Viewers will also be disappointed if they watch The Animal Kingdom solely for Exarchopoulos, no doubt one of the great French-speaking talents still in their prime. She plays an ultimately useless police officer with minimal screen time. It’s easy to imagine another cut of the film where she develops an emotional or romantic connection with François. Perhaps that was even the original plan, but for some reason or another, that’s not the version viewers have here received. Still, the way Cailley deploys her here would be like only playing Nikola Jokic for eight short minutes in a game whose outcome was long decided before he ever stepped onto the basketball court. Her character ultimately leaves no lasting impression on the outcome of the plot, nor does she establish any real emotional resonance. It’s possible her role was originally larger and for some reason got excised for brevity; it’s also possible, to be less generous, that the cop she plays was thrown into the mix at the last minute just to secure her appearance. The latter would at least explain the general uselessness of the role as a different face to occasionally cut to. 
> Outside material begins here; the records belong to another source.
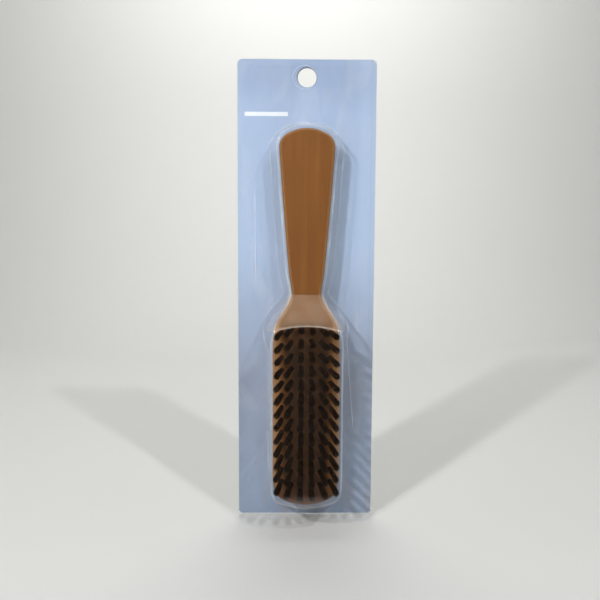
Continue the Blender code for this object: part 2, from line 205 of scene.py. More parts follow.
# Lamps: name, place, size, power, and the point it faces. Metres from the pack's middle, and watts.
LAMPS = [
    ("upper_left", (-0.53, -0.71, 0.48), 0.06, 5.8, (0.0, 0.0, 0.0)),
    ("upper_right", (0.44, -0.62, 0.63), 0.05, 3.2, (0.0, 0.0, 0.0)),
    ("overhead", (0.0, -0.1, 1.1), 0.4, 1.05, (0.0, 0.0, 0.0)),
    ("backdrop_wash", (0.0, 0.5, 0.9), 0.8, 5.2, (0.0, 1.2, 0.1)),
    ("front_wash", (0.0, -0.9, 1.2), 0.8, 13.0, (0.0, -2.4, 0.3)),
]
SKY_COLOUR = (0.93, 0.96, 1.0, 1.0)


def new_material(name):
    material = bpy.data.materials.new(name)
    material.use_nodes = True
    material.node_tree.nodes.clear()
    return material, Nodes(material.node_tree)


class Nodes:
    """Short calls for building a node tree. A socket is linked, and any other value is set."""

    def __init__(self, tree):
        self.tree = tree

    def add(self, kind, inputs=None, **settings):
        node = self.tree.nodes.new(kind)
        for key, value in settings.items():
            setattr(node, key, value)
        for key, value in (inputs or {}).items():
            if isinstance(value, bpy.types.NodeSocket):
                self.tree.links.new(value, node.inputs[key])
            else:
                node.inputs[key].default_value = value
        return node

    def math(self, operation, a, b=0.0):
        return self.add("ShaderNodeMath", {0: a, 1: b}, operation=operation).outputs[0]

    def plus(self, a, b):
        return self.math("ADD", a, b)

    def minus(self, a, b):
        return self.math("SUBTRACT", a, b)

    def times(self, a, b):
        return self.math("MULTIPLY", a, b)

    def over(self, a, b):
        return self.math("DIVIDE", a, b)

    def most(self, a, b):
        return self.math("MAXIMUM", a, b)

    def below(self, a, b):
        return self.math("LESS_THAN", a, b)

    def apart(self, a, b):
        """The distance between two numbers."""
        return self.math("ABSOLUTE", self.minus(a, b))

    def mix(self, factor, a, b):
        node = self.add("ShaderNodeMix", data_type="RGBA")
        for key, value in ((0, factor), (6, a), (7, b)):
            if isinstance(value, bpy.types.NodeSocket):
                self.tree.links.new(value, node.inputs[key])
            elif key == 0:
                node.inputs[0].default_value = value
            else:
                node.inputs[key].default_value = (*value, 1.0)
        return node.outputs[2]

    def ramp(self, factor, stops):
        node = self.add("ShaderNodeValToRGB", {0: factor})
        elements = node.color_ramp.elements
        while len(elements) < len(stops):
            elements.new(0.5)
        for element, (place, colour) in zip(elements, stops):
            element.position = place
            element.color = (*colour, 1.0)
        return node.outputs[0]

    def noise(self, vector, scale, detail=2.0, roughness=0.5, distortion=0.0):
        inputs = {"Vector": vector, "Scale": scale, "Detail": detail, "Roughness": roughness,
                  "Distortion": distortion}
        return self.add("ShaderNodeTexNoise", inputs).outputs[0]

    def span(self, value, low, high, to_low=0.0, to_high=1.0):
        inputs = {0: value, 1: low, 2: high, 3: to_low, 4: to_high}
        return self.add("ShaderNodeMapRange", inputs).outputs[0]

    def place(self):
        return self.add("ShaderNodeTexCoord").outputs["Object"]

    def stretched(self, vector, scale):
        return self.add("ShaderNodeMapping", {"Vector": vector, "Scale": scale}).outputs[0]

    def parts(self, vector):
        return self.add("ShaderNodeSeparateXYZ", {0: vector}).outputs

    def bump(self, height, strength, distance):
        inputs = {"Height": height, "Strength": strength, "Distance": distance}
        return self.add("ShaderNodeBump", inputs).outputs[0]

    def output(self, shader):
        self.add("ShaderNodeOutputMaterial", {"Surface": shader})


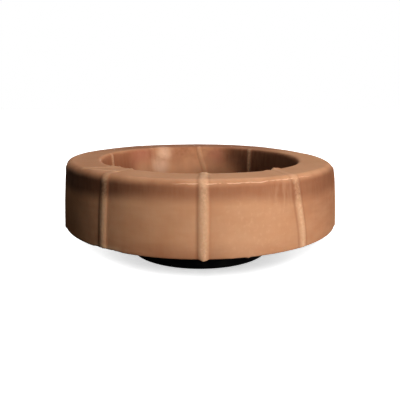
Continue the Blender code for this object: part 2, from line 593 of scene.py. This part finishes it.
def finish_piece(piece, node):
    """Shades a piece smooth and has it stand for a node of the frame."""
    piece.data.shade_smooth()
    piece.data.set_sharp_from_angle(angle=SHARP_EDGE)
    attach(piece, "root")
    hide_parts(node)


cast_ring = new_object("cast_wax_ring", ring)
key_piece(cast_ring, "UNION", key_posts(KEY_RADIUS - CAST_GAP, slot_low_z - KEY_BITE, slot_high_z + KEY_BITE))
finish_piece(cast_ring, "wax_ring")
print(cast_ring.name, "has", len(cast_ring.data.polygons), "faces")

# %% [markdown]
# ## The horn
#
# The same two steps make the horn: draw its section, spin it. Its wall is drawn as the outer line and the
# same line one wall further in. The flange's holes are cut with posts like those of the wax, a little wider.

# %% The horn's section and its spin
HORN_COLUMNS = 160
HORN_STEP = 0.0016


def horn_corners():
    """The closed section of the horn, from the rim's outer edge round to its inner edge."""
    bend_in = math.tan(funnel_slope / 2) * HORN_WALL
    steep_in = math.tan((math.pi / 2 - funnel_slope) / 2) * HORN_WALL
    return [
        Corner(HORN_TIP_RADIUS, 0.0, HORN_EDGE_ROUND, 3),
        Corner(neck_radius, funnel_z, HORN_BEND, 5),
        Corner(mouth_radius, flange_z, HORN_BEND / 2, 4),
        Corner(flange_radius, flange_z, HORN_EDGE_ROUND, 3),
        Corner(flange_radius, flange_top_z, HORN_EDGE_ROUND, 3),
        Corner(mouth_radius - bend_in, flange_top_z, HORN_BEND / 2, 4),
        Corner(neck_radius - HORN_WALL, funnel_z + steep_in, HORN_BEND, 5),
        Corner(HORN_TIP_RADIUS - HORN_WALL, 0.0, HORN_EDGE_ROUND, 3),
    ]


def spin_horn():
    """The horn without its holes."""
    bm = draw_section(horn_corners(), lambda _: HORN_STEP)
    bmesh.ops.spin(
        bm,
        geom=list(bm.verts) + list(bm.edges),
        cent=(0, 0, 0),
        axis=(0, 0, 1),
        angle=math.tau,
        steps=HORN_COLUMNS,
        use_merge=True,
    )
    bmesh.ops.remove_doubles(bm, verts=bm.verts, dist=TINY / 10)
    bmesh.ops.recalc_face_normals(bm, faces=bm.faces)
    return bm


horn = new_object("moulded_horn", spin_horn())
key_piece(horn, "DIFFERENCE", key_posts(KEY_RADIUS, flange_z - KEY_BITE, flange_top_z + KEY_BITE))
finish_piece(horn, "plastic_horn")
print(horn.name, "has", len(horn.data.polygons), "faces")

# %% [markdown]
# ## Finishes
#
# Both finishes share two effects, so each effect is a node group. One spreads soft patches between two
# values, and the other gives the height of a grainy, wavy skin. They read the object's own coordinates in
# metres, so a size in them is a real size. A few small functions place the nodes: each takes values or
# sockets and hands back the socket with the result.

# %% Helpers for shader nodes
def feed(tree, sockets, inputs):
    """Sets each named socket to a value, or links another socket to it."""
    for name, value in inputs.items():
        if isinstance(value, bpy.types.NodeSocket):
            tree.links.new(value, sockets[name])
        else:
            sockets[name].default_value = value


def add_node(tree, kind, inputs=None, **settings):
    """Adds a node, sets its properties and feeds its inputs."""
    made = tree.nodes.new(kind)
    for name, value in settings.items():
        setattr(made, name, value)
    feed(tree, made.inputs, inputs or {})
    return made


def calculate(tree, operation, first, second=0.0):
    """A socket with the result of one sum."""
    return add_node(tree, "ShaderNodeMath", {0: first, 1: second}, operation=operation).outputs[0]


def product(tree, *values):
    """A socket with the product of several values."""
    total = values[0]
    for value in values[1:]:
        total = calculate(tree, "MULTIPLY", total, value)
    return total


def ramp(tree, value, start, full):
    """A socket that goes smoothly from 0 where value is at start to 1 where it is at full."""
    inputs = {"Value": value, "From Min": start, "From Max": full}
    node = add_node(tree, "ShaderNodeMapRange", inputs, interpolation_type="SMOOTHSTEP")
    return node.outputs["Result"]


def between(tree, share, low, high):
    """A socket that is low where share is 0 and high where it is 1."""
    inputs = {"Value": share, "To Min": low, "To Max": high}
    return add_node(tree, "ShaderNodeMapRange", inputs).outputs["Result"]


def mix_colour(tree, share, first, second):
    """A socket with the first colour where share is 0 and the second where it is 1."""
    mixed = add_node(tree, "ShaderNodeMix", data_type="RGBA")
    in_use = {socket.name: socket for socket in mixed.inputs if socket.enabled}
    feed(tree, in_use, {"Factor": share, "A": first, "B": second})
    return [socket for socket in mixed.outputs if socket.enabled][0]


def add_noise(tree, place, size, detail, roughness):
    """A socket with noise whose lumps are of a size in metres."""
    scale = calculate(tree, "DIVIDE", 1.0, size)
    inputs = {"Vector": place, "Scale": scale, "Detail": detail, "Roughness": roughness}
    return add_node(tree, "ShaderNodeTexNoise", inputs).outputs["Fac"]


def new_group(name, inputs, output):
    """An empty shader group with float inputs, a Vector input and one float output."""
    group = bpy.data.node_groups.new(name, "ShaderNodeTree")
    group.interface.new_socket("Vector", in_out="INPUT", socket_type="NodeSocketVector")
    for title, value in inputs.items():
        socket = group.interface.new_socket(title, in_out="INPUT", socket_type="NodeSocketFloat")
        socket.default_value = value
    group.interface.new_socket(output, in_out="OUTPUT", socket_type="NodeSocketFloat")
    start = add_node(group, "NodeGroupInput")
    end = add_node(group, "NodeGroupOutput")
    return group, start.outputs, end.inputs[output]


def put_group(tree, group, inputs):
    """Places a node group and returns its one output."""
    return add_node(tree, "ShaderNodeGroup", inputs, node_tree=group).outputs[0]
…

The final cut of The Animal Kingdom, however, still appeals on a strictly aesthetic level. David Cailley’s camerawork impresses, especially during the pinnacle where the cinematography tracks Émile as he runs from authorities and stumbles onto a biodiverse utopia of creatures and animals. Cailley’s nighttime cinematography occasionally elevates the genre material to something horror-adjacent, while the daylight work maintains the verisimilar connection to life in modern France. All the while, the project on the whole is well-designed without ever being too polished in the ugly, glossy way that these sorts of films tend to go for. The creature design is also marvelous from start to finish; from a giraffe-sized stick bug and some Dementor look-alikes to the slow transformation of Fix (Tom Mercier) into a stirring and mildly unsettling bird of prey, the visual effects, make-up, and costume departments put forth exceptional work, lending the inhabitants of this universe distinctive designs without breaking the bank on uninspired Marvelized creature creation. Still, good-looking as the breakfast spread may be, it’s tough to shake the feeling that the omelet would have been better.

DIRECTOR: Thomas Cailley;  CAST: Romain Duris, Adèle Exarchopoulos, Tom Mercier, Paul Kircher;  DISTRIBUTOR: Magnet Releasing;  IN THEATERS/STREAMING: March 15;  RUNTIME: 2 hr. 10 min.